You put heartbeat link node name. This is how REHL HA
uses heartbeat link to check each
other’s health, therefore determine whether
fencing each other in case of the other node
fails to responds
################ 2 #################
For any service to be configured in cluster with HA/LB functionality, one should understand / have the followings:
a. Virtual IP / Virtual host name for service
b. Some shared storage with clvmd or GFS
c. Way to start the application - could be some predefined template in cluster tool or your
customer script
d. Way to stop the application - could be some predefined template in cluster tool or your
customer script
e. How and what you want to monitor for service fail-over
in my case, VIP/Virtual_hostname is already configured in /etc/hosts. i have /u01 and /u02 as a choice for shared storage, i'll be using predefined Oracle option in luci to create HA instance of oracle with listener. Monitoring and start/stop will be handled by the same.
In Linux a service that is going to be configured is on top of a cluster and fail-over domain. service is called a "service group" and above mentioned things are called service group "resources". From one tool to the other, you may find different names. For example in service guard, a service group is called a package and all the resources are pre-reqs to build a package. in VERITAS SF, name differs slightly - but concept remains the same. i.e.
you should have one cluster - then one fail-over domain (not present in HP or VERITAS etc.) then a service group running on top of that fail-over domain with certain resources (IP, shared storage, start/stop scripts and monitoring).
With sufficient knowledge you can translate above in HP's, SUN's (now oracle) or VERITAS version.
Lets configure oracle as HA service in Redhat cluster services; configured above.
i- Verify you have your /etc/hosts has VIP entry (already done when configuring NIC interfaces.)
ii- Three slices have been presented to both the servers. Two disks are shared for DB data and
quorum disk and one for oracle binary installation. you may put oracle binaries on some shared
storage to avoid installation on secondary nodes but you 'll have configure oracle user and home
directories accordingly.
Create storage as:
1. #
pvcreate /dev/mapper/dm-1
2. #
vgcreate -cy vgdata/dev/mapper/dm-1
3. #
lvcreate -L 10G -n lvdata vgdata
4. #
mkfs.ext4 /dev/vgdata/lvdata
5. #
vgchange -an vgdata
6. #
pvcreate /dev/mapper/dm-2
7. #
vgcreate vgapp/dev/mapper/dm-2 #Note for local -cy is missing
8. #
lvcreate -L 10G -n lvapp vgapp
9. #
mkfs.ext4 /dev/vgapp/lvapp
10. # vgchange -an vgapp
11.
# pvcreate /dev/mapper/dm-3
12. # vgcreate -cy vgqrm/dev/mapper/dm-3
13. # lvcreate -L 2G -n lvqrm vgqrm
14.
# mkfs.ext4 /dev/vgqrm/lvqrm
15.
#
vgchange -an vgqrm
Create mount points on root as #mkdir /u02
iii- Access luci GUI add a failover domain - in my case its OracleHA. Failover domain is may not
be prioritized or restricted.
iv- Access the resources tab in luci and starting adding resources:
a). Add IP resources (service IP; the same IP that was given in /etc/hosts as VIP); in my case i
t
is 192.168.0.3
b). Add LVM HA resource. Provide resource name, and quorum disk VG name vgqrm and LV
name as lvqrm.
c). Add filesystem resource. Provide resource name (database in my case), mount point (/02),
filesystem (ext4 in my case), LV path (/dev/vgdata/lvdata in my case)
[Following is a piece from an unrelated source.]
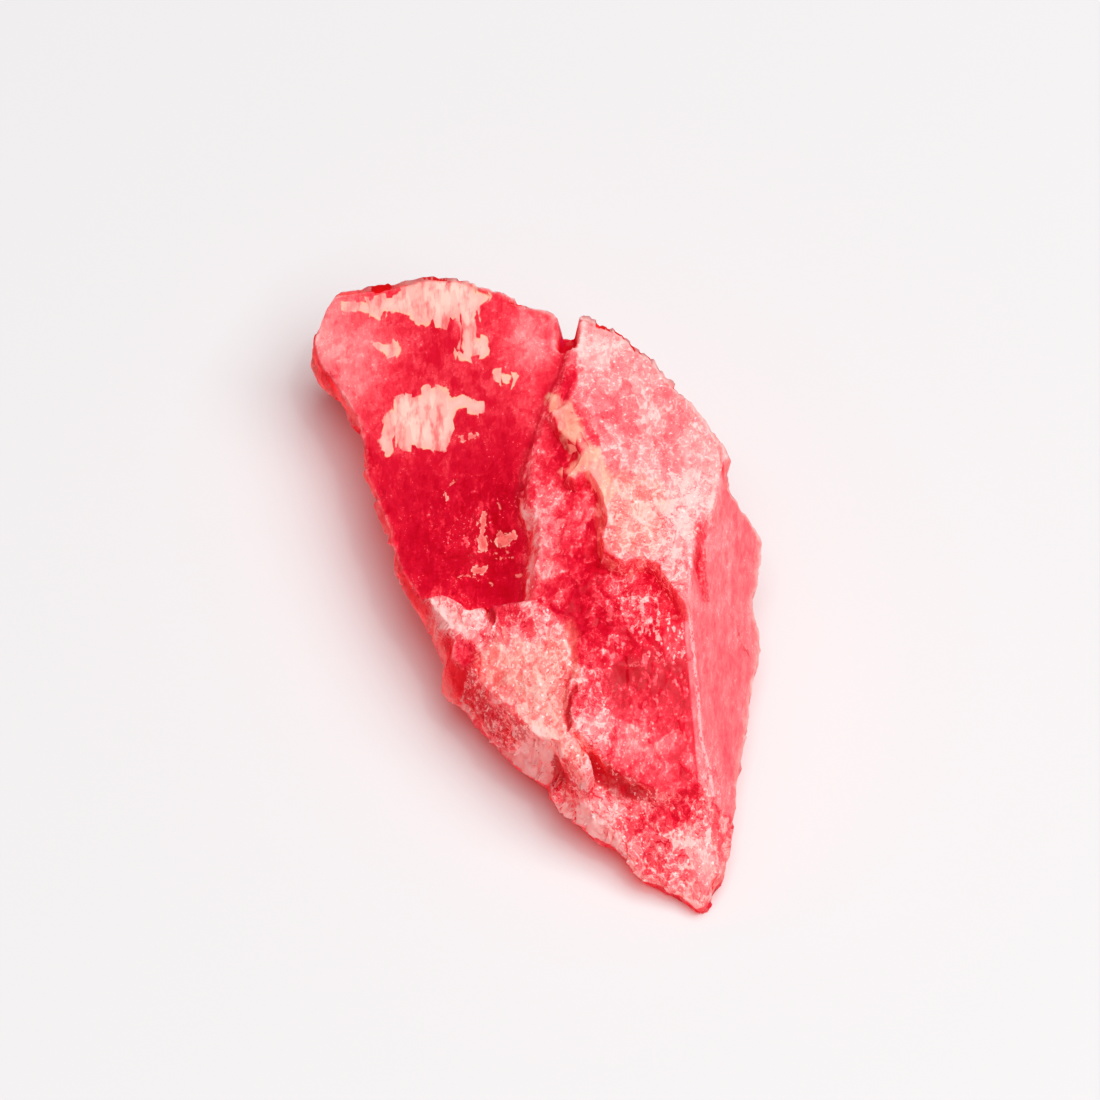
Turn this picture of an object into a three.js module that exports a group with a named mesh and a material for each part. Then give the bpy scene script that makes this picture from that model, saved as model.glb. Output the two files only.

Note: While adding resources, keep "child resource" option in perspective. It defines order and precedence of resources added.
At this point your can submit the configuration and try starting service on either nodes. You should have VIP and /u02 available. you can check service fail-over as well.
v- Install oracle on both nodes (on /u01 which is a local non-shared mount point). At this point,
probably, you need to handover servers to some oracle guy to go through the OS configuration
related to Oracle and Oracle installation.
vi- Add Oracle resource. provide resource name and other oracle details like ORACLE_HOME and
ORACLE_SID etc.
vii- Add Oracle listener resource.
viii- At this point you should be able to run oracle instance on both nodes using luci GUI. If service is
failed, refer to the cluster log files and Linux messages to know whats actually going on. Use
clustat to verify the status of cluster and the service.